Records
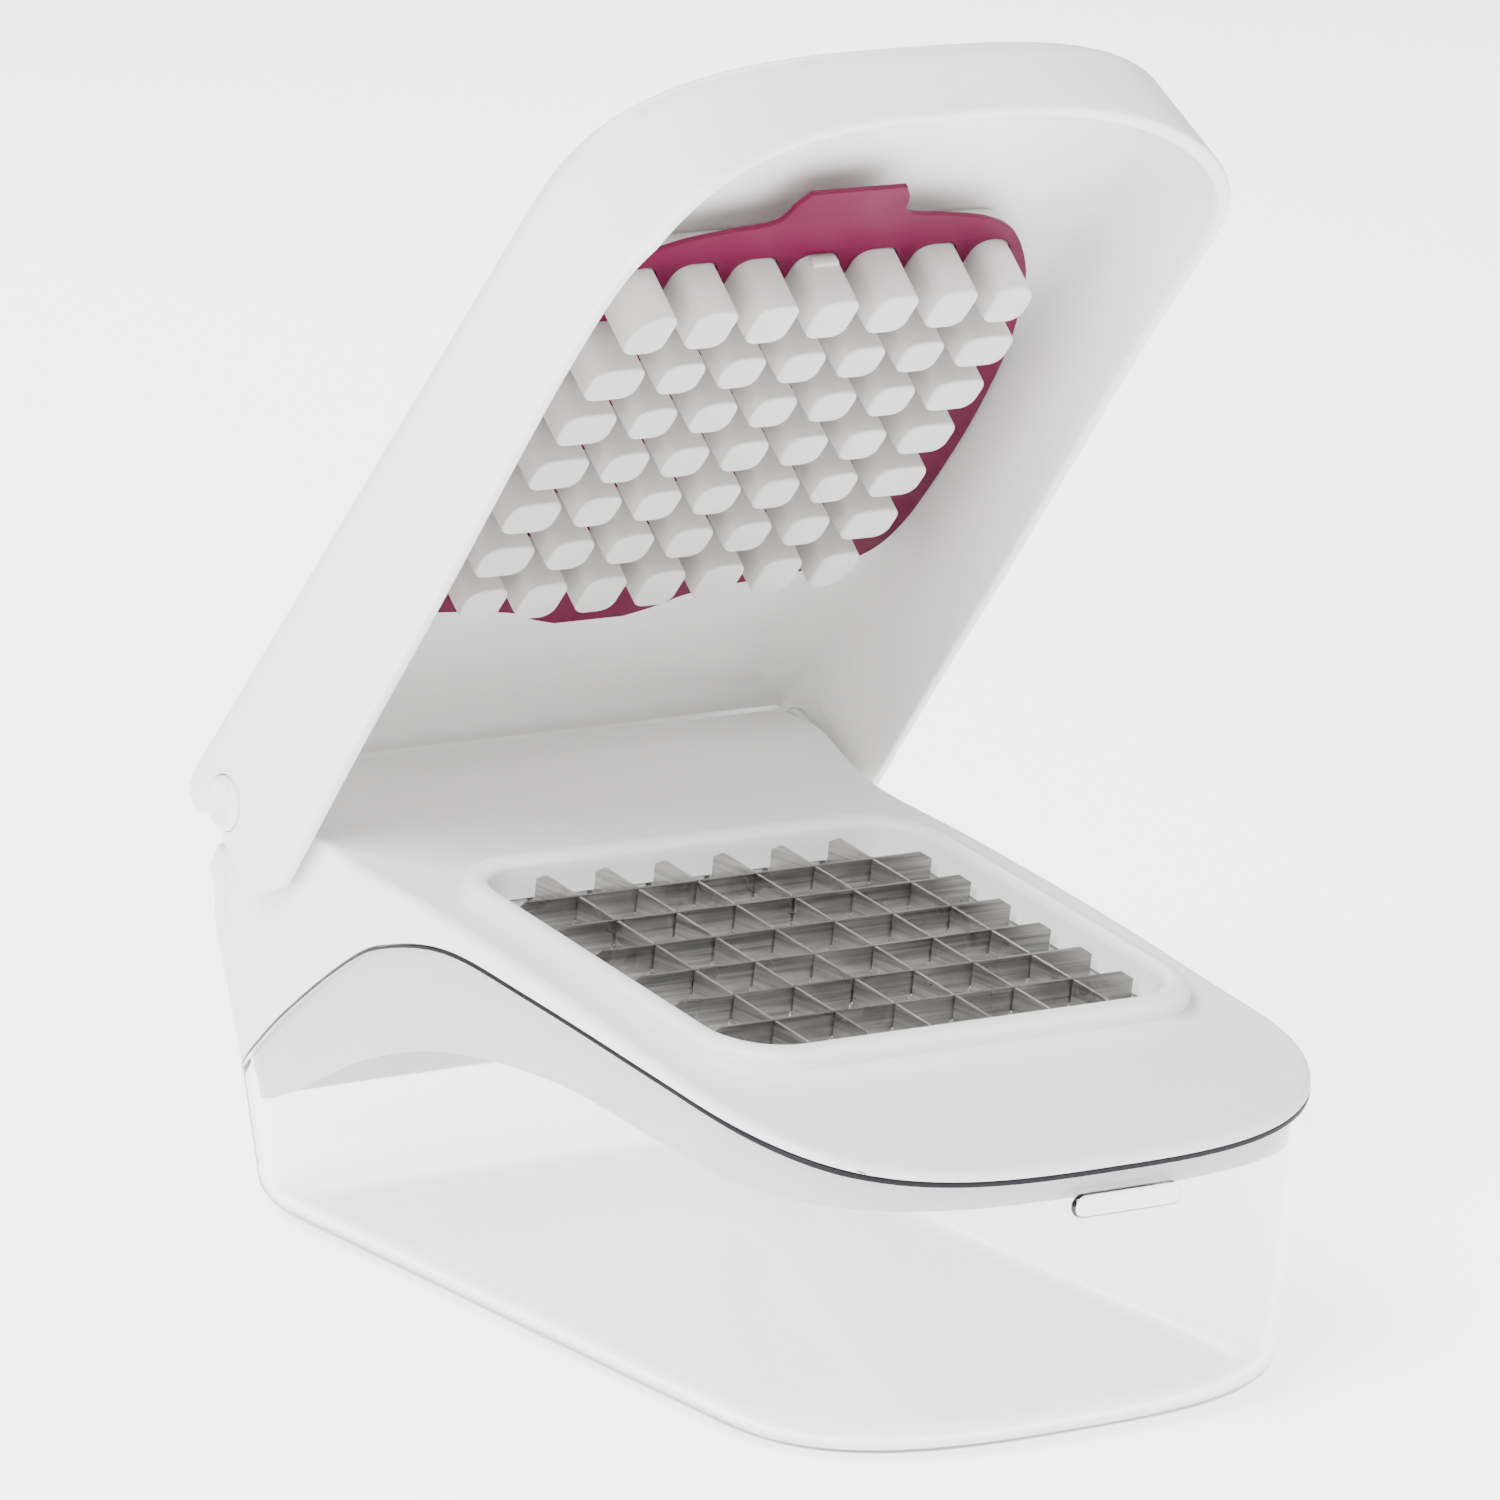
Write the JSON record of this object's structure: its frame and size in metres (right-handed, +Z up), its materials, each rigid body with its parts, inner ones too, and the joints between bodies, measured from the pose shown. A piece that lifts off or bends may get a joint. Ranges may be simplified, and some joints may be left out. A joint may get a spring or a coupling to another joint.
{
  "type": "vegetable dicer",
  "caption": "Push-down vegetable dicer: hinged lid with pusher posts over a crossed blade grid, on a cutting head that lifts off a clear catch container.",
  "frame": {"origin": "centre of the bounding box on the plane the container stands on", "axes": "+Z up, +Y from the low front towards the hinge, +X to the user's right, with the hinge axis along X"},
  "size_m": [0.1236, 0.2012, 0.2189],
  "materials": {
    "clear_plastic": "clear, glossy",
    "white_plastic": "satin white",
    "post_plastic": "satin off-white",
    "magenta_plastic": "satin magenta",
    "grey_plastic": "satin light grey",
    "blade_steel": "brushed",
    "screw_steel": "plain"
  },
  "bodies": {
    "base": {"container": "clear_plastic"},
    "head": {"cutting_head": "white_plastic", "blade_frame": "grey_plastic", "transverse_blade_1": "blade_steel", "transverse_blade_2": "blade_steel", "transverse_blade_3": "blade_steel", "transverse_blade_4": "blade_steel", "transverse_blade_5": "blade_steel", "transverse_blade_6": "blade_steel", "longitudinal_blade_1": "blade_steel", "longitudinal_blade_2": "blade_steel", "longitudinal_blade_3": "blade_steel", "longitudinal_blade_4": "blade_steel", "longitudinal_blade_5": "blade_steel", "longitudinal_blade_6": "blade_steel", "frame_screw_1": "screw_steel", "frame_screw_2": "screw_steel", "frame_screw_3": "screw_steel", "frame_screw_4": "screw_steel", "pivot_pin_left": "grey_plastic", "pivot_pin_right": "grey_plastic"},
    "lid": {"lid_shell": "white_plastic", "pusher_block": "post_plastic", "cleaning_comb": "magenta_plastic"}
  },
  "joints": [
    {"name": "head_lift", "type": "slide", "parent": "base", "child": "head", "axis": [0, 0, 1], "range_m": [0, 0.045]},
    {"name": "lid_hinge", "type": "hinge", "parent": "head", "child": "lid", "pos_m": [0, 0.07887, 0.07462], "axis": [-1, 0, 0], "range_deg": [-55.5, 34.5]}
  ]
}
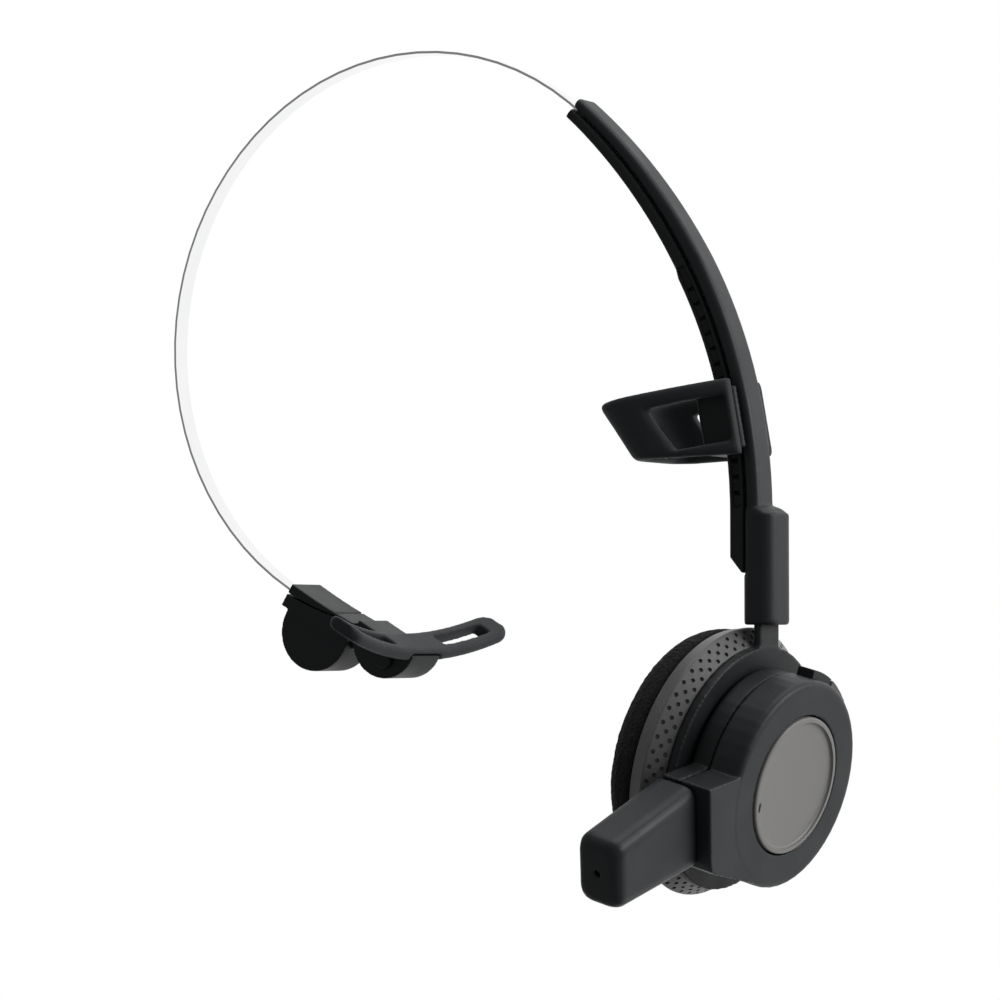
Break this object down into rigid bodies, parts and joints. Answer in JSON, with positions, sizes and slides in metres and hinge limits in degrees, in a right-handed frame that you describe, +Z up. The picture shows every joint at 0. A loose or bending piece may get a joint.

▶ [DO THIS]
Above are the records; copy every line in them that holds the word "rigid".

▶ [EXERCISE RESULT]
Write the JSON record of this object's structure: its frame and size in metres (right-handed, +Z up), its materials, each rigid body with its parts, inner ones too, and the joints between bodies, measured from the pose shown. A piece that lifts off or bends may get a joint. Ranges may be simplified, and some joints may be left out. A joint may get a spring or a coupling to another joint.
Break this object down into rigid bodies, parts and joints. Answer in JSON, with positions, sizes and slides in metres and hinge limits in degrees, in a right-handed frame that you describe, +Z up. The picture shows every joint at 0. A loose or bending piece may get a joint.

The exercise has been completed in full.